People should keep an eye on how ethical and involved brands are with sustainability.Are there any long-term goals, is it a one time publicity stunt, or greenwashing? If they seem to be in it for the long haul, try to find out what exactly they’re trying to achieve in terms of minimising waste, regenerative farming, or reducing emission. Also check to see how transparent they are by seeing if they have information for the public, thus allowing for accountability with the reports.


Garment workers are some of the most underpaid professionals around the world, so a brand’s vetting its contractors and subcontractors won’t just help create more sustainable practices across the board, it’ll also further eliminate sweatshops, child labor and unsafe working conditions for the people who produce the clothes you’re wearing right now.


There are a lot of third-party certifications out there for both materials and factory standard. A few of the most popular and globally recognised ones are GOTS, Certified B-Corp, and Fair Trade. Overall they are helpful to get a sense of how committed a brand is to sustainability in general.


Social media is the perfect vehicle to hold brands accountable, and in the last year we’ve seen millennial’s, Gen Z’ers, boldly calling out brands they felt were greenwashing or leaning into per-formative activism. Even still, the line between holding brands accountable and cancel culture is a fine one. The way a brand responds to these inquiries will tell you a lot about whether they’re worth your coin.

It’s not going to be easy and quick, things need to be put in place. More accountability needs to be taken and the fashion industry needs to separate itself from wasteful processes. Only consumers can demand change by thinking more consciously about their shopping. But don’t worry we got you, below we’ve compiled 5 ethical fashion companies when you need to buy and not Swop.

1. Mother of Pearl

Mother of Pearl is a sustainable and ethical luxury womenswear and accessories designer brand from the UK that celebrates individuality and authenticity. The brand uses a high proportion of eco-friendly materials including organic cotton and ensures the payment of a living wage across some of its supply chain. Find most products in UK sizes 6 to 16.

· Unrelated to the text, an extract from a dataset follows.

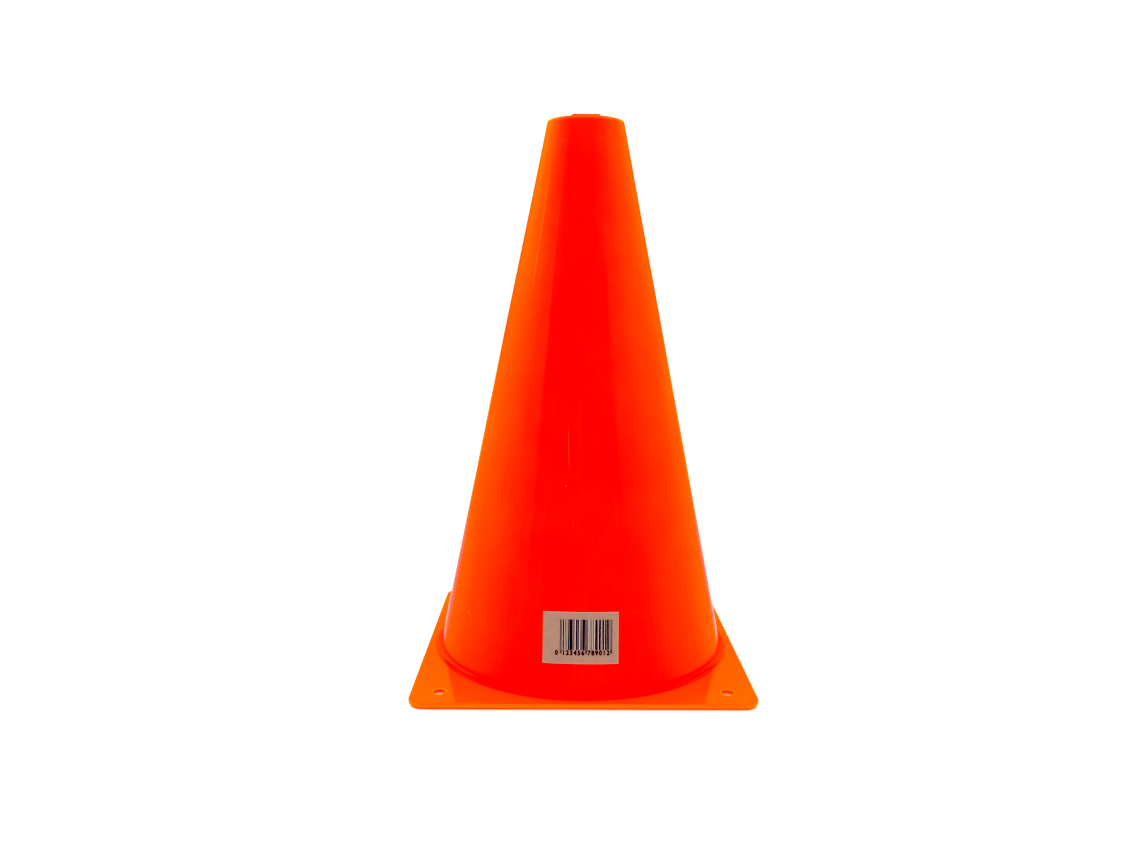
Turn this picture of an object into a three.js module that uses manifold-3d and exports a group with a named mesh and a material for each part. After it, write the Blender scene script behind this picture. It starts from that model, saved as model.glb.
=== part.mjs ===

GROUNDTRUTH, UK based , was conceived from 3 sisters’ shared belief in the power of collaboration, and their drive to protect people and nurture the planet. They are working towards the opportunity to design problem-solving travel goods that drive positive change: reducing plastic pollution and improving people’s lives.

3. Outerknown

Outerknown, California based lifestyle brand, committed to sustainability when it was founded in 2015 by creative director John Moore and 11-time world champion surfer Kelly Slater. In 2020 the brand committed to achieving full circularity by 2030. The brand aims to create versatile wardrobe staples such as sweatshirts, jumpsuits, outerwear etc., that helps eliminate waste and pollution and empower the people who produce the clothing.

4. Patagonia

Patagonia’s say their product line is made with 64% of recycled materials right now, including recycled nylon, polyester, cotton, and cashmere. They go on to say “it’s moving toward 100% renewable and recycled raw materials.” The brand also says ”82% of its line is sewn in Fair Trade Certified factories around the world, ensuring workers are being paid liveable wages.”

5. Happy Earth

Happy Earth is built around protecting the planet. Certified as B Corp and 1% for the Planet member, the brand is held to the highest sustainable and ethical standards. They source organic materials, entices its customers to give back with every purchase and use recycled & recyclable packaging. With each ethically made garment from adventure-ready tee to hoodies, or a blanket, leggings , even accessories you can plant trees, combat the climate crisis, or remove trash from nature. Each program has humanitarian and environmental benefits, from providing additional food and income through forest gardens and reducing poverty too.

In 2021, there are a whole host of ethical and sustainable companies, some more ethical than others, we chose these 5 as we have had some experience with them in the past. But remember when looking for an ethical company, to research their commitment to sustainability, their wages and accountability and certification to see if they are truly working towards sustainability.